The narrator describes his loneliness as he walks the isolated city streets at night. He has walked beyond the city limits and along every city lane, but has never found anything to comfort him in his depression. Even when he makes contact with another person (such as the watchman), the narrator is unwilling to express his feelings because he knows that no one will understand him. At one point he hears a cry from a nearby street, but realizes that it is not meant for him; no one is waiting for him. He looks up at the moon in the sky and acknowledges that time has no meaning for him because his isolation is unending.
This poem is written in strict iambic pentameter, with the fourteen lines of a traditional sonnet. In terms of rhyme scheme, Frost uses the “terza rima” ("third rhyme") pattern of ABA CDC DAD AA, which is exceptionally difficult to write in English.
This poem is commonly understood to be a description of the narrator’s experiences with depression. The most crucial element of his depression is his complete isolation. Frost emphasizes this by using the first-person term “I” at the beginning of seven of the lines. Even though the watchman has a physical presence in the poem, he does not play a mental or emotional role: the narrator, the sole “I,” remains solitary. Similarly, when the narrator hears the “interrupted cry” from another street, he clarifies that the cry is not meant for him, because there is no one waiting for him at home.
The narrator’s inability to make eye contact with the people that he meets suggests that his depression has made him incapable of interacting in normal society. While normal people are associated with the day (happiness, sunlight, optimism), the narrator is solely acquainted with the night, and thus can find nothing in common with those around him. The narrator is even unable to use the same sense of time as the other people in the city: instead of using a clock that provides a definitive time for every moment, the narrator relies solely on “one luminary clock” in the sky.
Ironically, since night is the only time that he emerges from his solitude, the narrator has even less opportunity to meet someone who can pull him from his depression. His acquaintance with the night constructs a cycle of depression that he cannot escape.

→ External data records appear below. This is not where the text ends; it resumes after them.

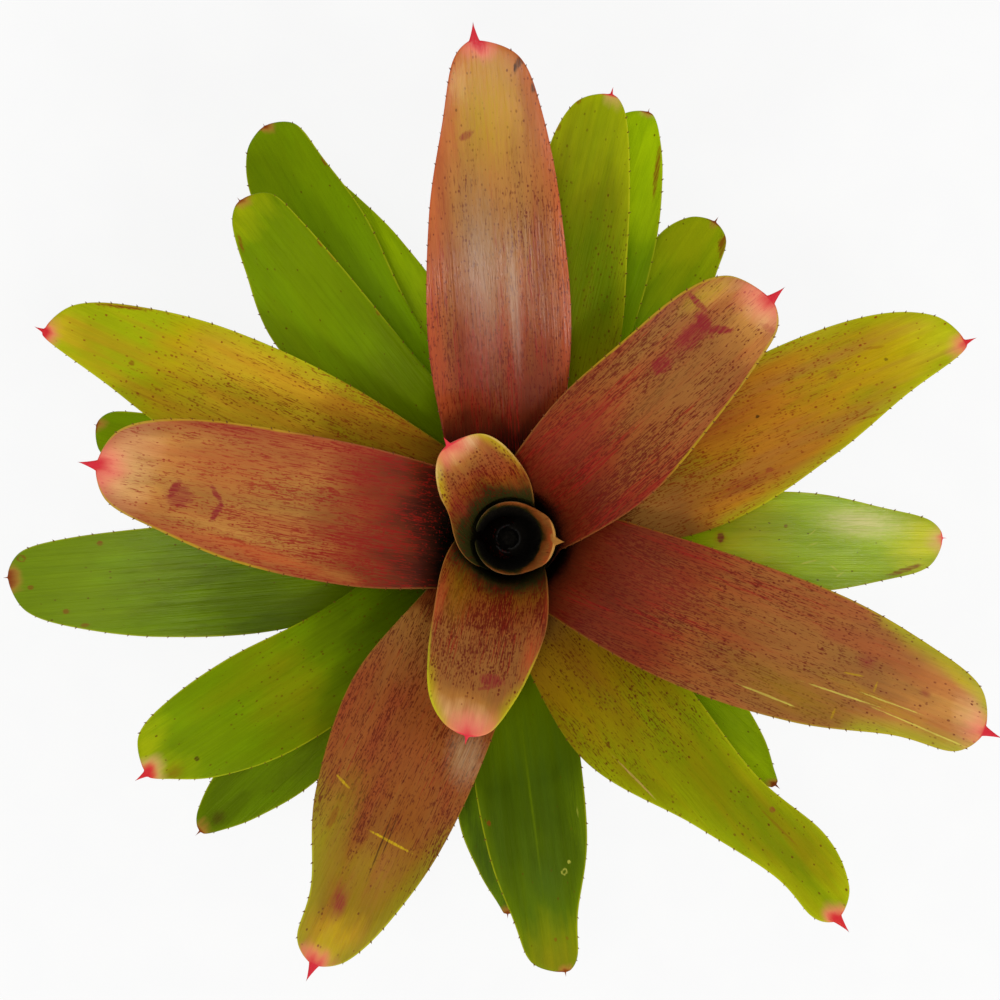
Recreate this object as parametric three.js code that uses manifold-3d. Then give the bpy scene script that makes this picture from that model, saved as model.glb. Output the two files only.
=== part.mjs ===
// A potted neoregelia bromeliad: a flat, spreading rosette of strap leaves round a rolled heart
// leaf, on a short stem that stands in a plastic nursery pot of bark mix.
// Millimetres, +Z up. The origin is the centre of the pot's foot, on the surface that it stands on.
// +Y is the way that the long red leaf, inner_leaf_4, points.

import * as THREE from "three";
import Module from "manifold-3d";
import { mergeVertices } from "three/addons/utils/BufferGeometryUtils.js";

const wasm = await Module();
wasm.setup();

const DEG = Math.PI / 180;
const FIT_GAP = 0.3; // between solids that touch on the real plant

// ---------------------------------------------------------------- driving dimensions

const POT_HEIGHT = 100;
const POT_RIM_RADIUS = 61;
const POT_FOOT_RADIUS = 43;
const POT_WALL = 2;
const POT_SIDES = 48;
const RIM_BAND = 14; // height of the thicker band below the rim
const FOOT_RING_WIDTH = 4; // the pot stands on this ring and on a pad in its middle
const FOOT_PAD_RADIUS = 14;
const FLOOR_LIFT = 4; // how far the channel between pad and ring is held off the surface
const DRAIN_HOLES = 5;
const DRAIN_RADIUS = 5;
const DRAIN_RING_RADIUS = 28;

const BARK_Z = 87; // where the mix meets the pot's wall
const BARK_CROWN = 2; // how far the mix rises towards the stem
const BARK_RELIEF = 1.1;
const BARK_WAVES = new THREE.Vector2(20, 23); // lengths of the lumps in the top, along X and Y

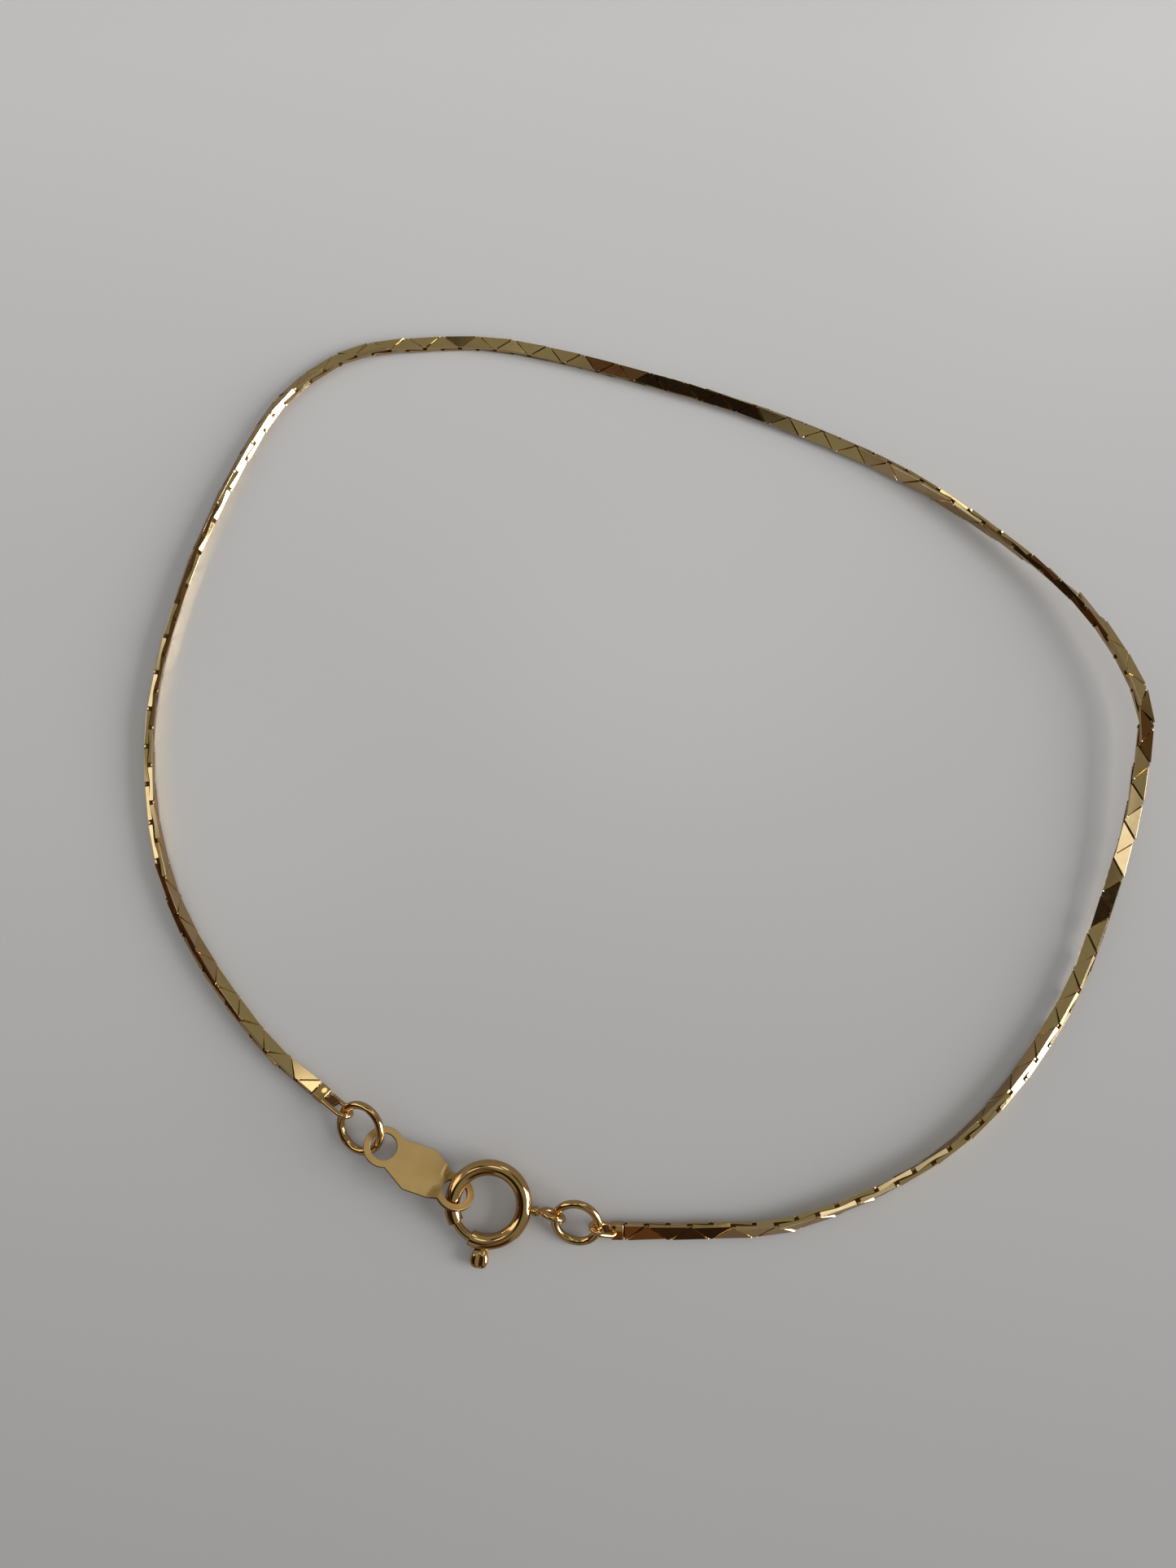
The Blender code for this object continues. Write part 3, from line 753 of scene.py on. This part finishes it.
def spring_tube():
    """Hollow tube with a slot in its outer wall and softened rims at its mouth."""
    sides = 24
    reach = np.degrees((NECK_WIDTH / 2 + SLOT_PLAY) / (RING_OUTER / 2))
    slot_start, slot_end = KNOB_PLACE - reach, KNOB_PLACE + LATCH_TRAVEL + reach
    near = 0.01
    rim = MOUTH_RIM_TURN
    angles = np.concatenate(
        [
            [MOUTH_END, MOUTH_END + rim],
            np.linspace(MOUTH_END + 2 * rim, slot_start, 4),
            np.linspace(slot_start, slot_end, 25)[1:],
            np.linspace(slot_end, MOUTH_START + 360 - 2 * rim, 104)[1:],
            [MOUTH_START + 360 - rim, MOUTH_START + 360],
        ]
    )
    soft = np.full(len(angles), 0.0)
    soft[[0, -1]] = MOUTH_RIM_SOFT
    outer = ring_skin(angles, RING_TUBE / 2 - soft, sides)
    inner = ring_skin(angles, np.full(len(angles), RING_BORE / 2), sides)
    rows = len(angles)
    spans = zip(angles, angles[1:])
    open_rows = {i for i, (a, b) in enumerate(spans) if slot_start - near < a and b < slot_end + near}
    open_sides = {sides - 2, sides - 1, 0, 1}
    offset = rows * sides
    faces = []
    for i in range(rows - 1):
        for j in range(sides):
            m = (j + 1) % sides
            quad = (i * sides + j, i * sides + m, (i + 1) * sides + m, (i + 1) * sides + j)
            if i in open_rows and j in open_sides:
                if i - 1 not in open_rows:
                    faces.append((quad[0], quad[1], quad[1] + offset, quad[0] + offset))
                if i + 1 not in open_rows:
                    faces.append((quad[2], quad[3], quad[3] + offset, quad[2] + offset))
                if j == sides - 2:
                    faces.append((quad[3], quad[0], quad[0] + offset, quad[3] + offset))
                if j == 1:
                    faces.append((quad[1], quad[2], quad[2] + offset, quad[1] + offset))
                continue
            faces.append(quad)
            faces.append(tuple(k + offset for k in reversed(quad)))
    for i in (0, rows - 1):
        for j in range(sides):
            m = (j + 1) % sides
            quad = (i * sides + j, i * sides + m, i * sides + m + offset, i * sides + j + offset)
            faces.append(quad[::-1] if i == 0 else quad)
    return np.concatenate([outer, inner]), faces


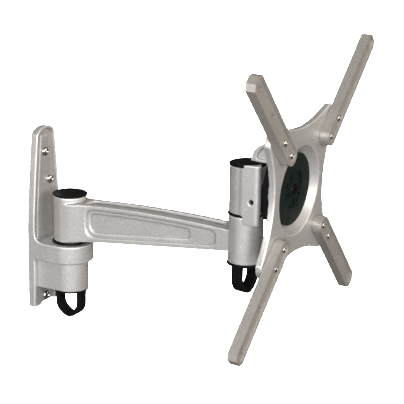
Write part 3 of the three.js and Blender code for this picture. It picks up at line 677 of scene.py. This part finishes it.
def arm_band(top=0, bottom=0, wall_end=0, head_end=0, steps=30):
    """The upper and lower edges of a band of the arm's side, in Y and Z, with insets in millimetres."""
    first, last = wall_end / arm_length, 1 - head_end / arm_length
    shares = [first + (last - first) * i / steps for i in range(steps + 1)]
    upper = [(-t * arm_length, arm_top_at(t) - top) for t in shares]
    lower = [(-t * arm_length, arm_bottom_at(t) + bottom) for t in shares]
    return upper, lower


def recess_outline(inset, corners):
    upper, lower = arm_band(**inset)
    wall_corner, head_corner = corners
    wall_side, head_side = upper[0][0] + wall_corner, upper[-1][0] - head_corner

    def rounded(edge_point, side, rise):
        """A corner of the recess, from its edge to its end."""
        y, z = edge_point
        return curve((y, z), (side, z), (side, z + rise), steps=10)

    wall_end = rounded(upper[0], wall_side, -wall_corner) + rounded(lower[0], wall_side, wall_corner)[::-1]
    head_end = rounded(lower[-1], head_side, head_corner) + rounded(upper[-1], head_side, -head_corner)[::-1]
    return without_doubles(wall_end + lower + head_end + upper[::-1])


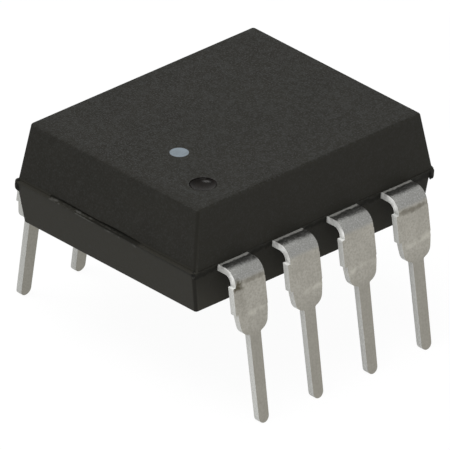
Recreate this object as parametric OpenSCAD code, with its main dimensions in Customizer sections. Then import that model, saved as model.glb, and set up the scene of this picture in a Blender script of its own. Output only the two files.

Frost adds to the uncertainty inherent in the poem by incorporating the present perfect tense, which is used to describe something from the recent past, as well as something from the past that is still ongoing in the present. It seems as if the narrator’s depression could be from the recent past because of the phrase: “I have been…” However, the verb tense also suggests that his depression could still be a constant, if unseen, force. With that in mind, it is unclear whether the narrator will truly be able to come back to society or if his depression will resurface and force him to be, once again, acquainted with the night.